Olmert quizzed for 10th time in graft probes

November 16, 2008 - 0:0

BEIT-UL-MOQADDAS (AFP) – Israeli police questioned interim Prime Minister Ehud Olmert on Friday for the 10th time since accusations of corruption emerged in May, a spokesman said.

""The prime minister was questioned at his official residence in Beit-ul-Moqaddas for around two hours,"" police spokesman Micky Rosenfeld told AFP.
He said the questions focused on the so-called Investment Centre affair, one of several concerning Olmert.
The case involves allegations that as trade minister Olmert steered tens of millions of dollars worth of state funds towards a company owned by his former law partner Uri Messer.

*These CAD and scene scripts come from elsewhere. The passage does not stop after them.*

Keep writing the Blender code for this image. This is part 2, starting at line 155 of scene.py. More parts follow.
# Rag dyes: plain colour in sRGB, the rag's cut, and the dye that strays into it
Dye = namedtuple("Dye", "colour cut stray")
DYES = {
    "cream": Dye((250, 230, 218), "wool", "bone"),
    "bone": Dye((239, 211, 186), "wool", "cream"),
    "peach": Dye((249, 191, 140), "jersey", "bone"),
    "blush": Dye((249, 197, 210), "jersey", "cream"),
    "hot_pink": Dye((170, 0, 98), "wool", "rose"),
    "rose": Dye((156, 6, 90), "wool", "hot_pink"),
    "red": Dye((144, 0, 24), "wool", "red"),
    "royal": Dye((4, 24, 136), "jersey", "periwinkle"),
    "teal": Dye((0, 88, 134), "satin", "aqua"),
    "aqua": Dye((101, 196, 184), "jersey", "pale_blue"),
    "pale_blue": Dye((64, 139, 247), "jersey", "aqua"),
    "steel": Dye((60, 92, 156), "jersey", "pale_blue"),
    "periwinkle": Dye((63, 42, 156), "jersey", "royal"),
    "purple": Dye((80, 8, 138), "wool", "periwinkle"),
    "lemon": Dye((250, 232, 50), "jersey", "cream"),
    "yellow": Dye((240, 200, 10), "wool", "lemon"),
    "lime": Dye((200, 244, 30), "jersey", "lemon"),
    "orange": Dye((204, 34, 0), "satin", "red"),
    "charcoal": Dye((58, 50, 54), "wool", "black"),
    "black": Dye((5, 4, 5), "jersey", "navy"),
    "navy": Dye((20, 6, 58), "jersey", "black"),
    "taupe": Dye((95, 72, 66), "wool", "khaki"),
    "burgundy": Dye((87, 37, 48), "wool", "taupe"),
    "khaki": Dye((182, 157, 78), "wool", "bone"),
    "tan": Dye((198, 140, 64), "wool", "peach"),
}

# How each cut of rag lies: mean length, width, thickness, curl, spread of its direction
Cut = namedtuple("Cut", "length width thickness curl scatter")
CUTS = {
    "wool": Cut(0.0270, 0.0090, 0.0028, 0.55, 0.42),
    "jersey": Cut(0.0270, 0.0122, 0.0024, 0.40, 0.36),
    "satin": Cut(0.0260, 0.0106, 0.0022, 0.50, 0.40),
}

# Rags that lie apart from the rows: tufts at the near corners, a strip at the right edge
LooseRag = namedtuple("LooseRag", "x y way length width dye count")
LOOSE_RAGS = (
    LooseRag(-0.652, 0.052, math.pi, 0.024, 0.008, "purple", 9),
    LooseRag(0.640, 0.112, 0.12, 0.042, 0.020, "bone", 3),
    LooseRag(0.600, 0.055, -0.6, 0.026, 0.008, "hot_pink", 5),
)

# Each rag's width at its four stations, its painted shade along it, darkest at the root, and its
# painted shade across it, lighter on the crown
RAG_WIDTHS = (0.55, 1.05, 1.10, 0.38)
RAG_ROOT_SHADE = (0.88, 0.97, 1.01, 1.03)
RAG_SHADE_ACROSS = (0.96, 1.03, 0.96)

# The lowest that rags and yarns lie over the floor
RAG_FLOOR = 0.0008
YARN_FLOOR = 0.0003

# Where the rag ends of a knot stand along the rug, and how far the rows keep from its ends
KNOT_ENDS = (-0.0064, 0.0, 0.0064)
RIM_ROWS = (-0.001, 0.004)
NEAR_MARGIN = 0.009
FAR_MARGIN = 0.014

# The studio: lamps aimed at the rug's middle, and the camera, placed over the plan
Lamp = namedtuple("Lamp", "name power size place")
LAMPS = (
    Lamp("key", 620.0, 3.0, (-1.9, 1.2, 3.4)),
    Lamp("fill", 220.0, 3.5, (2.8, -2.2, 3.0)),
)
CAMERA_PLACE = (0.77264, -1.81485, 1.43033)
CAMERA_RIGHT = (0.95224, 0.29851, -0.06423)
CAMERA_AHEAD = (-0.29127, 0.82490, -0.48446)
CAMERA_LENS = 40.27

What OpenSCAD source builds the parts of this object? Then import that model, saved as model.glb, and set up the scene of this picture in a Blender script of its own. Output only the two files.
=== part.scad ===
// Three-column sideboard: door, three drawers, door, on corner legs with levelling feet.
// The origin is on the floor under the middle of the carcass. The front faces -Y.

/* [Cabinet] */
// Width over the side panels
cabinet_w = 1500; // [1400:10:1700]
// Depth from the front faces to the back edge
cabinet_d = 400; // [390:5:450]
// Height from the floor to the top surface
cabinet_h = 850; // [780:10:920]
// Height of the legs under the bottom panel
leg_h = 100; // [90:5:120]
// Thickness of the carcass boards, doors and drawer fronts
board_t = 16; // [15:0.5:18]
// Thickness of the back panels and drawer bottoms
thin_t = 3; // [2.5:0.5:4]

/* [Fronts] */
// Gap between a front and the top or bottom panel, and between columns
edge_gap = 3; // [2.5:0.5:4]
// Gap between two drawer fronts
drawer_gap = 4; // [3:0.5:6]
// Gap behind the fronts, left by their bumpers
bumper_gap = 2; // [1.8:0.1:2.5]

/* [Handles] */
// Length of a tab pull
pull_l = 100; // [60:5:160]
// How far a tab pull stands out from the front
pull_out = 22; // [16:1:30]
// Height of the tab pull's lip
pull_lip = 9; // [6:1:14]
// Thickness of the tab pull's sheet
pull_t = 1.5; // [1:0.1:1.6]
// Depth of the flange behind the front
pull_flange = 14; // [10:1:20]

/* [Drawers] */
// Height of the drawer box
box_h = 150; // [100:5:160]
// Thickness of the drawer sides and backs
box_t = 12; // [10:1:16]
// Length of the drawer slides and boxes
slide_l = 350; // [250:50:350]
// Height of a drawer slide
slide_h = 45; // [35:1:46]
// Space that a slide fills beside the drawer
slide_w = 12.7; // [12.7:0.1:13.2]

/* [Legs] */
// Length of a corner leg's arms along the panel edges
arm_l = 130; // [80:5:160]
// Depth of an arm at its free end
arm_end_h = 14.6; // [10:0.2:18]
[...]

The prime minister handed in his resignation on September 21 to fight the accusations, but will remain at the helm of a caretaker government until after early parliamentary elections scheduled for February 10.

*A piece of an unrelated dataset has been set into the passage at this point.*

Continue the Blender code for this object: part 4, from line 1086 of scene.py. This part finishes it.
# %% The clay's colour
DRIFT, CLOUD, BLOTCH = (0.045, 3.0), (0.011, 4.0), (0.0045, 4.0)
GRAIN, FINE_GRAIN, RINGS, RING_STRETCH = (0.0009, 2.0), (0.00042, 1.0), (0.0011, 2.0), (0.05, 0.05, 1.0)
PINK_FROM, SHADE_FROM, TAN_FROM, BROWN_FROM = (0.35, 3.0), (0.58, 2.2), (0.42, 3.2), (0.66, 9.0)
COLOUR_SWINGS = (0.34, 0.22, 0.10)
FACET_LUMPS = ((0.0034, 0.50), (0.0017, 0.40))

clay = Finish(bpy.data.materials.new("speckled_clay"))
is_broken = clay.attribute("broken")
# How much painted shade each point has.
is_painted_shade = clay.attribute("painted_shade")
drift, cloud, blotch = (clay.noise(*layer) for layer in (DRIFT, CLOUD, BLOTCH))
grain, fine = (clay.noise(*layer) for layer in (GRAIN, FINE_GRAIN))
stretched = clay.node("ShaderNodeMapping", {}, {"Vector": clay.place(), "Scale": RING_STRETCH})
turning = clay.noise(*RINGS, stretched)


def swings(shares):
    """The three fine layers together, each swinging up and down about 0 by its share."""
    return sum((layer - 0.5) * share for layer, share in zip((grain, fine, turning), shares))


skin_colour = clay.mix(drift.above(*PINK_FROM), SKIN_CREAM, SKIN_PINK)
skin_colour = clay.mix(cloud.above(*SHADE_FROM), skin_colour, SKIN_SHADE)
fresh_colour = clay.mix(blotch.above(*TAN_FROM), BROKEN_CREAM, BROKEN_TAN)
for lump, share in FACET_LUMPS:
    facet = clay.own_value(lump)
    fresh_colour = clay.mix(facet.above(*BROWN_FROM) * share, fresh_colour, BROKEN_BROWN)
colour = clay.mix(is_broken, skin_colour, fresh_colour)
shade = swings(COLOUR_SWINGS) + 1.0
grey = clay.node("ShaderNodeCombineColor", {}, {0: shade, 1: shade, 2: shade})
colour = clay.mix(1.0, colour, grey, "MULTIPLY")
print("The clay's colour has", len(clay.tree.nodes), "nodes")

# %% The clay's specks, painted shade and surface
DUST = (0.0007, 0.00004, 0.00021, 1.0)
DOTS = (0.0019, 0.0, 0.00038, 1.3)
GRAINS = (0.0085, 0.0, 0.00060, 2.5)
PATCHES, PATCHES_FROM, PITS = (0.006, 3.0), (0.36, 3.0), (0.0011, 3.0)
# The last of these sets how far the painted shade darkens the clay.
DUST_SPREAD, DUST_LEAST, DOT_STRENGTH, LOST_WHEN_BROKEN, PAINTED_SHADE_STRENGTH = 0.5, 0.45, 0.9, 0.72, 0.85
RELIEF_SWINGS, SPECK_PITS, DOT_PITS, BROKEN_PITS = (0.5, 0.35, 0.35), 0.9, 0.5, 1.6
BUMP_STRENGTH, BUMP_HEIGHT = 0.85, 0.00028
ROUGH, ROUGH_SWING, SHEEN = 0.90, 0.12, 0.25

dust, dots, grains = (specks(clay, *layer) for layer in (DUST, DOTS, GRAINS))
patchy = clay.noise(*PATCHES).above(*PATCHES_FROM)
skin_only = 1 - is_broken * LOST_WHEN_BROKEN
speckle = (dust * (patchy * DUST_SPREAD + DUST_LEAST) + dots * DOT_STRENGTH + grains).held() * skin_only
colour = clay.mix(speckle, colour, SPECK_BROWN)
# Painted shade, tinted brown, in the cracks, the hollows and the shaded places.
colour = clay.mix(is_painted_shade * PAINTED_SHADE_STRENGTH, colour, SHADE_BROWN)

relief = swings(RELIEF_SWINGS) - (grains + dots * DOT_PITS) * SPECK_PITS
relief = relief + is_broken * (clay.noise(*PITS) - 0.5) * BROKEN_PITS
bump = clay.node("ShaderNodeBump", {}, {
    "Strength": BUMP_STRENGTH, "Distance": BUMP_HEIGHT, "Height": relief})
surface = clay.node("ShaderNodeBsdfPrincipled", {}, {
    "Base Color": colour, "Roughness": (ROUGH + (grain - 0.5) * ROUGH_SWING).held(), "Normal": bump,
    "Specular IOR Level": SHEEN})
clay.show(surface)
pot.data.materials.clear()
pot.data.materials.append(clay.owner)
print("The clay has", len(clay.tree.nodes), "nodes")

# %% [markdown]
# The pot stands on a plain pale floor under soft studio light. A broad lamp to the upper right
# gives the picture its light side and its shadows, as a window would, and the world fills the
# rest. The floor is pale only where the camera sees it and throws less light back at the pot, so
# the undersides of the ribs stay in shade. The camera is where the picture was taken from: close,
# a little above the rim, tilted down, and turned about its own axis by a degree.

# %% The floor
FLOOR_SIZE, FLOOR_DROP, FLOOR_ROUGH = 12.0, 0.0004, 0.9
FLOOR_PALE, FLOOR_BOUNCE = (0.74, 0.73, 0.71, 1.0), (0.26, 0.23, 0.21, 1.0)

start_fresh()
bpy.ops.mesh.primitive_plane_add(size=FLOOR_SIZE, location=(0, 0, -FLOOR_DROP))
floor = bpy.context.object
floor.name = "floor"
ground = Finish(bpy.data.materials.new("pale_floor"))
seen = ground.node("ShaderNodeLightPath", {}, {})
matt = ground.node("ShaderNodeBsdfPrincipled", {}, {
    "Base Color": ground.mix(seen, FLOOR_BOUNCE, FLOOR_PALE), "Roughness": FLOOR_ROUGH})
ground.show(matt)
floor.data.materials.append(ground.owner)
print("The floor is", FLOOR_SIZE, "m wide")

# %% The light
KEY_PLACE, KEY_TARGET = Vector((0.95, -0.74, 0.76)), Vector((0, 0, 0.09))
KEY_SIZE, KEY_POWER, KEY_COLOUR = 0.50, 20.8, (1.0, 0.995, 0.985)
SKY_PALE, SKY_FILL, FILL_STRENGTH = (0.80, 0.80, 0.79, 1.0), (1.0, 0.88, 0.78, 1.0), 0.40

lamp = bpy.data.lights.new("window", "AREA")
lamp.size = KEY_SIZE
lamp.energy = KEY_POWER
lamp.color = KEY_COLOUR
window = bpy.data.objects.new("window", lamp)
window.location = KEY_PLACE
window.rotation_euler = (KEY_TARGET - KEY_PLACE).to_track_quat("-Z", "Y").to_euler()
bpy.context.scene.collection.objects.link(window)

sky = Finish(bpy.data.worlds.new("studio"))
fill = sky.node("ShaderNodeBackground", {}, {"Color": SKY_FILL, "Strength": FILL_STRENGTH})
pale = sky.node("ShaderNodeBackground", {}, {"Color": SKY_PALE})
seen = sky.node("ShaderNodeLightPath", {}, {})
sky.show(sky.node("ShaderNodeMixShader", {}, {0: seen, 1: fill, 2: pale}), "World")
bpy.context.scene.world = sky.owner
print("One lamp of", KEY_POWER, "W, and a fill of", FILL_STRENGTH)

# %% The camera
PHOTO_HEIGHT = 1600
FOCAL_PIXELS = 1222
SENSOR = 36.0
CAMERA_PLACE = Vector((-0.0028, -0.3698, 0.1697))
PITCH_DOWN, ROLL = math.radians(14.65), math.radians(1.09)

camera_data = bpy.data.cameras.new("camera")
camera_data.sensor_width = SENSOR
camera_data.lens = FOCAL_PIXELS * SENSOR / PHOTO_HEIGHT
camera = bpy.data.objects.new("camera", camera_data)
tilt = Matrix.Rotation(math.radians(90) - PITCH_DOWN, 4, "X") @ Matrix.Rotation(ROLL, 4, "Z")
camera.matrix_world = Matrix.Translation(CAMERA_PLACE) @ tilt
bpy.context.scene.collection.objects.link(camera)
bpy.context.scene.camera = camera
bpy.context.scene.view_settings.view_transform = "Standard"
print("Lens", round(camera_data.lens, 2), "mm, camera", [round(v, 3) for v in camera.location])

Police in September recommended indicting Olmert over suspicions he had unlawfully accepted cash-stuffed envelopes from a U.S. businessman and for billing the same overseas trips several times over, allegedly using the ill-gotten gains to pay for private trips.
All of the accusations relate to when Olmert was Beit-ul-Moqaddas mayor and trade minister in the 13 years before he assumed the premiership in 2006.
He has consistently maintained his innocence.